Locate, in the data below, the line that contains "for (const [place, side]" and the line that contains "for node in"; reproduce exactly those two lines and every line between them, nothing more.
### Collected material ###
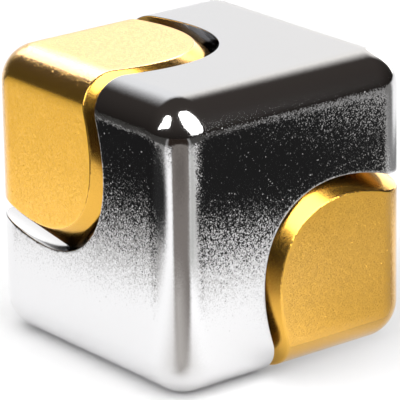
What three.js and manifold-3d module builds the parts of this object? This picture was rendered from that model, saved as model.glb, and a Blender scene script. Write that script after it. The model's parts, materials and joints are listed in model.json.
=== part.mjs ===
// A cube spinner: a chromed cube shell that spins about its body diagonal, on a deep-groove ball bearing,
// between two gold corner caps that are held between finger and thumb.
// Millimetres, +Z up, origin at the middle of the bottom face. The shell's faces lie along X, Y and Z.
import * as THREE from "three";
import { RoundedBoxGeometry } from "three/addons/geometries/RoundedBoxGeometry.js";
import { mergeVertices } from "three/addons/utils/BufferGeometryUtils.js";
import Module from "manifold-3d";

const wasm = await Module();
wasm.setup();

// The cube.
const EDGE = 25; // length of a cube edge
const EDGE_ROUNDING = 3.25; // radius of its rounded edges and corners
const SPIN_AXIS = new THREE.Vector3(-1, 1, 1).normalize(); // body diagonal, towards the upper cap
const CLEARANCE = 0.2; // between pieces that are pressed or clamped together
const BEYOND = EDGE; // cutting tools run past the cube by this much

// The ball bearing: 8 mm bore, 22 mm outside, 7 mm wide.
const BEARING = { bore: 8, outside: 22, width: 7 };
const PITCH_RADIUS = (BEARING.bore + BEARING.outside) / 4;
const BALLS = 7;
const BALL_RADIUS = 1.85;
const GROOVE_RADIUS = BALL_RADIUS + CLEARANCE;
const INNER_SHOULDER_RADIUS = 6.05; // the land on each side of the inner ring's groove
const OUTER_SHOULDER_RADIUS = 9.2; // the land on each side of the outer ring's groove
const SHIELD_RECESS = { radius: 9.9, depth: 1 }; // the step in the outer ring that takes a shield
const SHIELD_THICKNESS = 0.3;
const SNAP_RING = { width: 0.4, thickness: 0.3, opening: THREE.MathUtils.degToRad(50) };
const CAGE = { inner: 6.75, outer: 8.25, back: -2.3, front: 1 };

// The bore of the shell, along the spin axis.
const POCKET_RADIUS = 11.15; // open pocket round each cap, and the bearing's seat between them
const SEAT_SHOULDER = { radius: 10.4, thickness: 0.7 }; // the bearing is pressed in against it

// The rotor: two caps, clamped on the inner ring by a threaded stud.
const CAP_RADIUS = 10;
const CAP_BACK = 5.4; // distance of a cap's back face from the cube's centre
const CAP_BACK_ROUNDING = 1;
const SPACER = { inner: 4.1, outer: 5.8, thickness: 0.8 };
const CAP_BOSS_RADIUS = SPACER.outer;
const CAP_SEAT = BEARING.width / 2 + SPACER.thickness + 2 * CLEARANCE; // distance of a cap's boss
const BUSH = { outer: BEARING.bore / 2 - CLEARANCE, inner: 2.75, half: CAP_SEAT - CLEARANCE };
const STUD = { radius: 2.5, half: 12, chamfer: 0.5 };
const STUD_HOLE = { radius: BUSH.inner, depth: STUD.half + 0.5 };

// Sides of the round pieces.
const SIDES = { cut: 72, bearing: 40, small: 24 };

const chrome = { color: 0xd9d9dc, roughness: 0.16, metalness: 1 };
const gold = { color: 0xd9a441, roughness: 0.28, metalness: 1 };
const bearingSteel = { color: 0xb4b6b8, roughness: 0.2, metalness: 1 };
const shieldSteel = { color: 0x9a9c9e, roughness: 0.35, metalness: 1 };
const nylon = { color: 0xe9e2cf, roughness: 0.6, metalness: 0 };
const plainSteel = { color: 0x8b8d90, roughness: 0.4, metalness: 1 };

const cube = new THREE.Group();
cube.position.z = EDGE / 2;
const spindle = new THREE.Group(); // its Y axis is the spin axis
spindle.quaternion.setFromUnitVectors(new THREE.Vector3(0, 1, 0), SPIN_AXIS);
cube.add(spindle);

function addMesh(group, name, geometry, finish) {
  const mesh = new THREE.Mesh(geometry, new THREE.MeshStandardMaterial(finish));
  mesh.name = name;
  group.add(mesh);
}

// A closed geometry as a solid that can be joined and cut.
function solidOf(geometry) {
  const bare = geometry.clone();
  bare.deleteAttribute("normal");
  bare.deleteAttribute("uv");
  const merged = mergeVertices(bare);
  const vertProperties = new Float32Array(merged.attributes.position.array);
  const triVerts = new Uint32Array(merged.index.array);
  return new wasm.Manifold(new wasm.Mesh({ numProp: 3, vertProperties, triVerts }));
}

function geometryOf(solid) {
  const mesh = solid.getMesh();
  const geometry = new THREE.BufferGeometry();
  geometry.setAttribute("position", new THREE.BufferAttribute(mesh.vertProperties, 3));
  geometry.setIndex(new THREE.BufferAttribute(mesh.triVerts, 1));
  geometry.computeVertexNormals();
  return geometry;
}

// A body of revolution about Y. The profile runs upwards along the outside, as [radius, height] pairs,
// and either closes on itself or starts and ends on the axis.
function turned(profile, sides) {
  return new THREE.LatheGeometry(
    profile.map(([radius, height]) => new THREE.Vector2(radius, height)),
    sides,
  );
}

// A round piece with a hole through it: outer and inner radius, bottom and top.
function tube(outer, inner, bottom, top, sides) {
  return turned(
    [[inner, bottom], [outer, bottom], [outer, top], [inner, top], [inner, bottom]],
    sides,
  );
}

// Points on an arc in the profile's plane, from one angle to another.
function arc(radius, height, size, from, to, steps) {
  return Array.from({ length: steps + 1 }, (_, i) => {
    const angle = from + ((to - from) * i) / steps;
    return [radius + size * Math.cos(angle), height + size * Math.sin(angle)];
  });
}

function roundedCube() {
  const roundingSteps = 5;
  return solidOf(new RoundedBoxGeometry(EDGE, EDGE, EDGE, roundingSteps, EDGE_ROUNDING));
}

// The shell: six corners of the cube round one straight bore, with a shoulder below the bearing's seat.
function spinnerBody() {
  const seatBottom = -BEARING.width / 2 - CLEARANCE;
  const shoulderBottom = seatBottom - SEAT_SHOULDER.thickness;
  const bore = turned(
    [
      [0, -BEYOND],
      [POCKET_RADIUS, -BEYOND],
      [POCKET_RADIUS, shoulderBottom],
      [SEAT_SHOULDER.radius, shoulderBottom],
      [SEAT_SHOULDER.radius, seatBottom],
      [POCKET_RADIUS, seatBottom],
      [POCKET_RADIUS, BEYOND],
      [0, BEYOND],
    ],
    SIDES.cut,
  );
  bore.applyQuaternion(spindle.quaternion);
  return geometryOf(roundedCube().subtract(solidOf(bore)));
}

// A cap: one corner of the cube, turned to a round stem, with a boss and a blind hole at its back.
function cornerCap(direction) {
  const stem = turned(
    [
      [0, STUD_HOLE.depth],
      [STUD_HOLE.radius, STUD_HOLE.depth],
      [STUD_HOLE.radius, CAP_SEAT],
      [CAP_BOSS_RADIUS, CAP_SEAT],
      [CAP_BOSS_RADIUS, CAP_BACK],
      ...arc(
        CAP_RADIUS - CAP_BACK_ROUNDING,
        CAP_BACK + CAP_BACK_ROUNDING,
        CAP_BACK_ROUNDING,
        -Math.PI / 2,
        0,
        4,
      ),
      [CAP_RADIUS, BEYOND],
      [0, BEYOND],
    ],
    SIDES.cut,
  );
  const turn = new THREE.Quaternion().setFromUnitVectors(new THREE.Vector3(0, 1, 0), direction);
  stem.applyQuaternion(turn);
  return geometryOf(roundedCube().intersect(solidOf(stem)));
}

// Half the width of a ball groove where it meets a shoulder of the given radius.
function grooveHalfWidth(shoulderRadius) {
  return Math.sqrt(GROOVE_RADIUS ** 2 - (shoulderRadius - PITCH_RADIUS) ** 2);
}

function bearingOuterRing() {
  const half = BEARING.width / 2;
  const outer = BEARING.outside / 2;
  const step = half - SHIELD_RECESS.depth;
  const open = Math.asin(grooveHalfWidth(OUTER_SHOULDER_RADIUS) / GROOVE_RADIUS);
  return turned(
    [
      [SHIELD_RECESS.radius, -half],
      [outer, -half],
      [outer, half],
      [SHIELD_RECESS.radius, half],
      [SHIELD_RECESS.radius, step],
      [OUTER_SHOULDER_RADIUS, step],
      ...arc(PITCH_RADIUS, 0, GROOVE_RADIUS, open, -open, 6),
      [OUTER_SHOULDER_RADIUS, -step],
      [SHIELD_RECESS.radius, -step],
      [SHIELD_RECESS.radius, -half],
    ],
    SIDES.bearing,
  );
}

function bearingInnerRing() {
  const half = BEARING.width / 2;
  const open = Math.asin(grooveHalfWidth(INNER_SHOULDER_RADIUS) / GROOVE_RADIUS);
  return turned(
    [
      [BEARING.bore / 2, -half],
      [INNER_SHOULDER_RADIUS, -half],
      ...arc(PITCH_RADIUS, 0, GROOVE_RADIUS, Math.PI + open, Math.PI - open, 6),
      [INNER_SHOULDER_RADIUS, half],
      [BEARING.bore / 2, half],
      [BEARING.bore / 2, -half],
    ],
    SIDES.bearing,
  );
}

function ballCentre(index) {
  const angle = (2 * Math.PI * index) / BALLS;
  return new THREE.Vector3(PITCH_RADIUS * Math.cos(angle), 0, PITCH_RADIUS * Math.sin(angle));
}

// A crown cage: a ring whose round pockets are open on one side, so that it snaps over the balls.
function bearingCage() {
  let cage = solidOf(tube(CAGE.outer, CAGE.inner, CAGE.back, CAGE.front, SIDES.bearing));
  for (let i = 0; i < BALLS; i++) {
    const pocket = new THREE.SphereGeometry(BALL_RADIUS + CLEARANCE / 2, 16, 9);
    pocket.translate(...ballCentre(i));
    cage = cage.subtract(solidOf(pocket));
  }
  return geometryOf(cage);
}

// A thin washer that covers the balls, lying in the outer ring's step on the given side.
function bearingShield(side) {
  const start = BEARING.width / 2 - SHIELD_RECESS.depth + CLEARANCE / 2;
  const shield = tube(
    SHIELD_RECESS.radius - CLEARANCE,
    INNER_SHOULDER_RADIUS + 2 * CLEARANCE,
    start,
    start + SHIELD_THICKNESS,
    SIDES.bearing,
  );
  return side > 0 ? shield : shield.rotateX(Math.PI);
}

// The split ring that holds a shield in its step.
function snapRing(side) {
  const outer = SHIELD_RECESS.radius - CLEARANCE / 2;
  const inner = outer - SNAP_RING.width;
  const from = SNAP_RING.opening / 2;
  const to = 2 * Math.PI - from;
  const outline = new THREE.Shape();
  outline.absarc(0, 0, outer, from, to, false);
  outline.absarc(0, 0, inner, to, from, true);
  const ring = new THREE.ExtrudeGeometry(outline, {
    depth: SNAP_RING.thickness,
    bevelEnabled: false,
    curveSegments: SIDES.small,
  });
  const start = BEARING.width / 2 - SNAP_RING.thickness - CLEARANCE / 2;
  ring.translate(0, 0, start);
  return ring.rotateX((-side * Math.PI) / 2);
}

function capStud() {
  const { radius, half, chamfer } = STUD;
  return turned(
    [
      [0, -half],
      [radius - chamfer, -half],
      [radius, chamfer - half],
      [radius, half - chamfer],
      [radius - chamfer, half],
      [0, half],
    ],
    SIDES.small,
  );
}

function spacer(side) {
  const start = BEARING.width / 2 + CLEARANCE;
  const washer = tube(SPACER.outer, SPACER.inner, start, start + SPACER.thickness, SIDES.small);
  return side > 0 ? washer : washer.rotateX(Math.PI);
}

addMesh(cube, "spinner_body", spinnerBody(), chrome);
addMesh(cube, "upper_cap", cornerCap(SPIN_AXIS), gold);
addMesh(cube, "lower_cap", cornerCap(SPIN_AXIS.clone().negate()), gold);

addMesh(spindle, "bearing_outer_ring", bearingOuterRing(), bearingSteel);
addMesh(spindle, "bearing_inner_ring", bearingInnerRing(), bearingSteel);
addMesh(spindle, "bearing_cage", bearingCage(), nylon);
for (let i = 0; i < BALLS; i++) {
  const ball = new THREE.IcosahedronGeometry(BALL_RADIUS, 2);
  ball.translate(...ballCentre(i));
  addMesh(spindle, `bearing_ball_${i + 1}`, ball, bearingSteel);
}
for (const [place, side] of [["upper", 1], ["lower", -1]]) {
  addMesh(spindle, `${place}_shield`, bearingShield(side), shieldSteel);
  addMesh(spindle, `${place}_snap_ring`, snapRing(side), plainSteel);
  addMesh(spindle, `${place}_spacer`, spacer(side), plainSteel);
}
addMesh(spindle, "axle_bush", tube(BUSH.outer, BUSH.inner, -BUSH.half, BUSH.half, SIDES.small), plainSteel);
addMesh(spindle, "cap_stud", capStud(), plainSteel);

export default cube;
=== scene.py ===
# A chromed cube spinner with gold corner caps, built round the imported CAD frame, on a pale studio floor.
import json
import math

import bmesh
import bpy
import numpy as np
from mathutils import Matrix, Vector


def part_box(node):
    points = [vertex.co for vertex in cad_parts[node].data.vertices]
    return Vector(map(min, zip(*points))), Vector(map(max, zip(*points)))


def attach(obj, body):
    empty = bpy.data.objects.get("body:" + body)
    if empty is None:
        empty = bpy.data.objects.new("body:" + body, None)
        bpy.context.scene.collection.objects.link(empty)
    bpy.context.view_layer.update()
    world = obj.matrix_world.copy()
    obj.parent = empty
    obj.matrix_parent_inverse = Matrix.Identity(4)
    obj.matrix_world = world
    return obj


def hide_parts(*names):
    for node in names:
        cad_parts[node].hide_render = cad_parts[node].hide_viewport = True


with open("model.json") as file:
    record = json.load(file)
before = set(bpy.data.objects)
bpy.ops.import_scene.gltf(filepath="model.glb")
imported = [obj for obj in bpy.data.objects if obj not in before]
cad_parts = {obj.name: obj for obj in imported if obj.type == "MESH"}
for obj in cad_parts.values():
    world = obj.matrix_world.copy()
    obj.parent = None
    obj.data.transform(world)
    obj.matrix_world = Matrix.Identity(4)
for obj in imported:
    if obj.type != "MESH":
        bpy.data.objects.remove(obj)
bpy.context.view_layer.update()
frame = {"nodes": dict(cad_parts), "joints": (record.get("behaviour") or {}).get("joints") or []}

MM = 0.001

# ---------------------------------------------------------------- the cube, from the frame, in millimetres
LOW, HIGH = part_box("spinner_body")
EDGE = (HIGH.x - LOW.x) / MM
CENTRE = (LOW + HIGH) / 2 / MM
HALF = EDGE / 2
SPIN_AXIS = np.array(Vector(frame["joints"][0]["axis"]).normalized())

EDGE_ROUNDING = 3.25
POCKET_RADIUS = 11.15
CAP_RADIUS = 10.0
SHELL_RIM = 0.13  # width that is rounded off the rims of the bore
CAP_RIM = (0.15, 0.5)  # radius of a cap's rim where it is square, and where it is sharp or nearly flat
CLEARANCE = 0.2  # between pieces that are pressed or clamped together

# The bearing and the rotor's core. Heights are along the spin axis, from the cube's centre.
BEARING = {"bore": 4.0, "outside": 11.0, "half": 3.5}
PITCH_RADIUS = (BEARING["bore"] + BEARING["outside"]) / 2
BALLS = 7
GROOVE_RADIUS = 2.05
SHOULDER = {"inner": 6.05, "outer": 9.2}
RECESS = {"radius": 9.9, "depth": 1.0}
SHIELD = {
    "inner": SHOULDER["inner"] + 2 * CLEARANCE,
    "outer": RECESS["radius"] - CLEARANCE,
    "low": 2.6,
    "high": 2.9,
}
BEAD = {"radius": 8.0, "width": 0.5, "depth": 0.1}
SNAP_RING = {"inner": 9.4, "outer": 9.8, "low": 3.1, "high": 3.4, "opening": math.radians(50)}
SPACER = {"inner": 4.1, "outer": 5.8, "low": BEARING["half"] + CLEARANCE, "high": 4.5}
SEAT = {"shoulder": 10.4, "bottom": -BEARING["half"] - CLEARANCE, "thickness": 0.7}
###
# Written response:
for (const [place, side] of [["upper", 1], ["lower", -1]]) {
  addMesh(spindle, `${place}_shield`, bearingShield(side), shieldSteel);
  addMesh(spindle, `${place}_snap_ring`, snapRing(side), plainSteel);
  addMesh(spindle, `${place}_spacer`, spacer(side), plainSteel);
}
addMesh(spindle, "axle_bush", tube(BUSH.outer, BUSH.inner, -BUSH.half, BUSH.half, SIDES.small), plainSteel);
addMesh(spindle, "cap_stud", capStud(), plainSteel);

export default cube;
=== scene.py ===
# A chromed cube spinner with gold corner caps, built round the imported CAD frame, on a pale studio floor.
import json
import math

import bmesh
import bpy
import numpy as np
from mathutils import Matrix, Vector


def part_box(node):
    points = [vertex.co for vertex in cad_parts[node].data.vertices]
    return Vector(map(min, zip(*points))), Vector(map(max, zip(*points)))


def attach(obj, body):
    empty = bpy.data.objects.get("body:" + body)
    if empty is None:
        empty = bpy.data.objects.new("body:" + body, None)
        bpy.context.scene.collection.objects.link(empty)
    bpy.context.view_layer.update()
    world = obj.matrix_world.copy()
    obj.parent = empty
    obj.matrix_parent_inverse = Matrix.Identity(4)
    obj.matrix_world = world
    return obj


def hide_parts(*names):
    for node in names:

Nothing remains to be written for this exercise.